Be honest with yourself, my reader. Are you really happy? If not, and if you desire real peace and joy, Jesus is now, even this very minute, saying with outstretched arms, "Come unto me, all you who labor, and are heavy laden, and I will give you rest." This rest which Jesus has for you will remove your grief, give you joy, and set you free from this world of unrest and confusion, thus preparing you for that midnight cry which shall be sounded: "Behold, the bridegroom is coming! Go out to meet him!" (Mt. 25:6). Are you ready for this, my friend?

Undoubtedly, some will want to know what price God demands for this liberty from the sorrows of this world. God Himself will answer this question: "If My people, who are called by My name, will humble themselves, and pray, and seek My face, and turn from their wicked ways, then will I hear from heaven, and will forgive their sin, and will heal their land" (2Chr. 7:14). When this is accomplished, we can truly say, "he has borne our griefs", and "himself took our infirmities, and bore our sicknesses."

Because the shame associated with disobedience burdens many of God's people, the life of faith sometimes appears dreary. Yet, the obedient children of God are the happiest people on earth, having learned that without Christ's guidance, all life is frustratingly vain. Peter describes the faithful believer as rejoicing "with joy unspeakable and full of glory" (1Pet. 1:8). Such saints have every reason to be happy, for they know what Christ has given them and what he has taken away. He has given peace and has taken away sin, fearfulness, and that distressing sense of guilt. Thank God, he has led them out of darkness into light, out of grief into joy. They have been freed from the domination of sinful impulses. They have passed from the fear of death to the hope of everlasting life.

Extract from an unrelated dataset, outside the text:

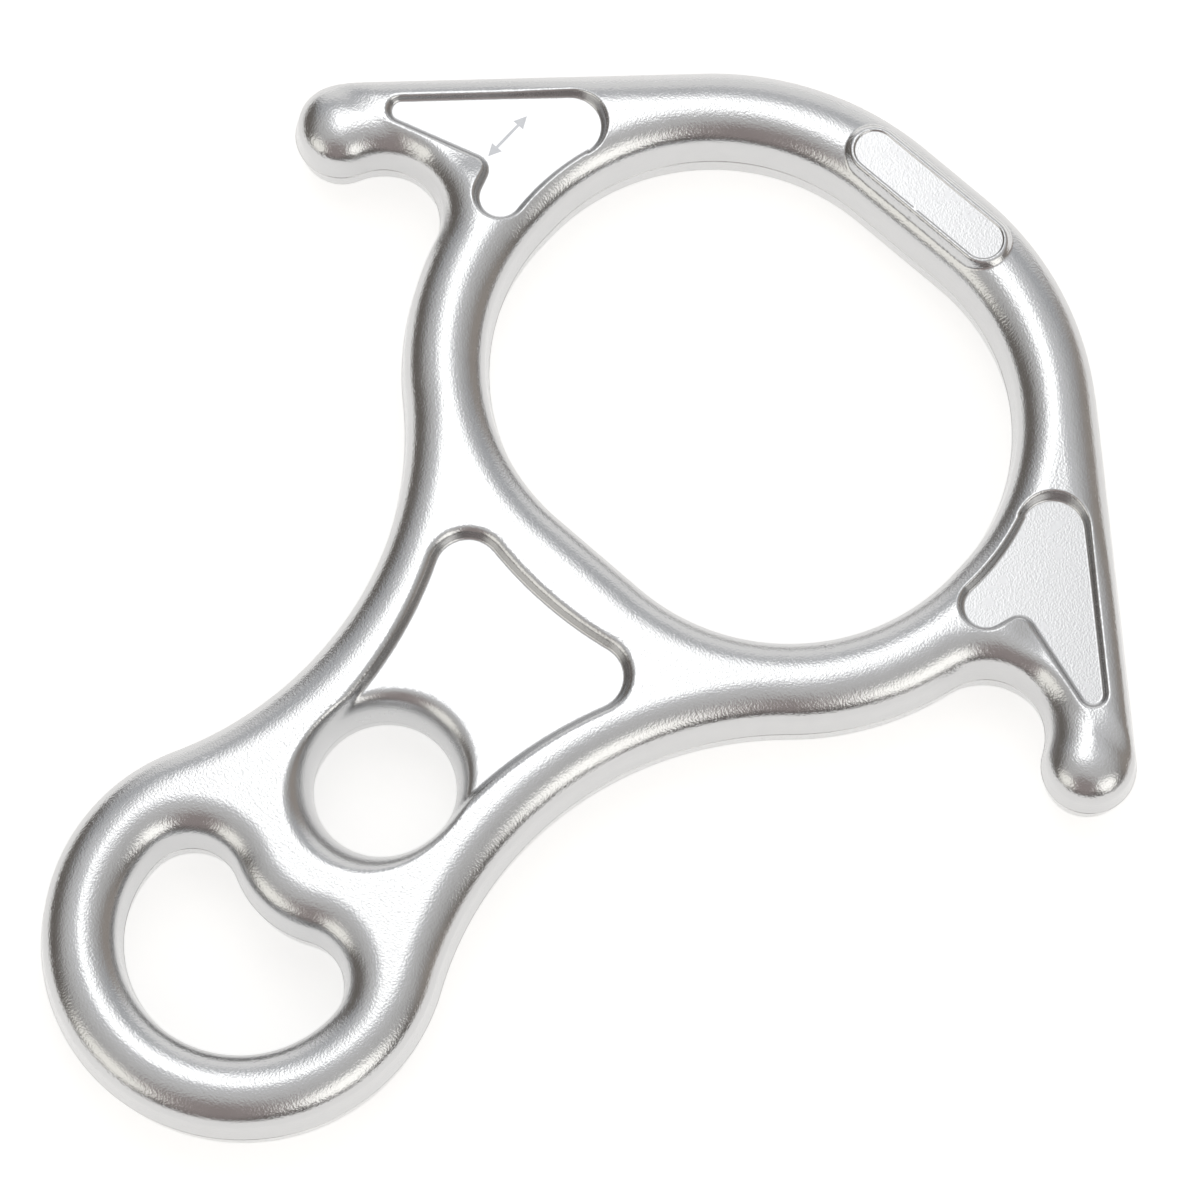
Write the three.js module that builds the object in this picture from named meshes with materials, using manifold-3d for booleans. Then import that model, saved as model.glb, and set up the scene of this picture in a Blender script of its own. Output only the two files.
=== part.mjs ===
// Rescue figure-eight descender with two ears: one solid aluminium forging.
// Lying flat: +X across the ears, +Y along the axis toward the rope ring, +Z through the thickness.
// Millimetres. The origin is at the centre of the footprint, on the face it lies on.
import * as THREE from 'three';
import { mergeVertices } from 'three/addons/utils/BufferGeometryUtils.js';
import Module from 'manifold-3d';

const wasm = await Module();
wasm.setup();

// ---- driving dimensions -------------------------------------------------------------------
const LENGTH = 174;            // end of the small eye to the top of the rope ring
const HALF_T = 8;              // half thickness of the ring, the web and the eye
const EAR_HALF_T = 7;          // the ears are forged a little thinner
const EDGE_ROUND = 5.4;        // how far the rounding of the section reaches in from an edge
const EAR_ROUND = 3.9;         // the same for the ears

const EYE_END_R = 27.5;          // outside radius of the small-eye end
const EYE_R = 16.1;            // lower arc of the kidney-shaped eye
const EYE_WALL = 11.1;         // metal below the eye
const LOBE_R = 6.5;            // upper lobes of the eye
const EYE_DIP_R = 14.9;        // bump between the lobes

const RING_HALF_W = 37.4;      // half width of the rope ring's hole
const RING_CORNER_R = 29.8;      // its corners
const RING_HOLE_H = 61.7;        // its height along the axis
const RING_TOP_WALL = 12.8;    // metal above it, where the pad is
const RING_ARM = 12.2;         // width of the ring's side arms
const RING_TOP_R = 45;       // outside corner at the top of the ring
const RING_TOP_FLAT = 5.5;     // half length of the straight stretch at the top
const NECK_R = 48.9;           // concave flank between the eye end and the ring

const EAR_TIP = { x: 69, y: 34.8, r: 6.55 };   // round end of the ear
const EAR_NOTCH_R = 8;       // rope notch between the ear and the ring

const HOLE_Y_FROM_EYE = 28;  // centre hole above the eye end's centre
const HOLE_R = 9.7;            // centre hole
const HOLE_ROUND = 2.3;        // rounding of its rims in plan
const HOLE_ROUND_Z = 4.5;      // and along its axis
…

Faithful followers of Christ develop and increase their joy as they go to him in the time of need. They find their need supplied, as they lean upon him for strength in the moment of weakness, and find themselves upheld, as they turn to him in the hour of grief, and find peace and comfort. Who could keep from rejoicing with a Savior like this? The commandment to "rejoice in the Lord always" seems superfluous to every true believer, for he has experienced the reality of that oft-quoted verse, "Thou will keep him in perfect peace, whose mind is stayed on thee."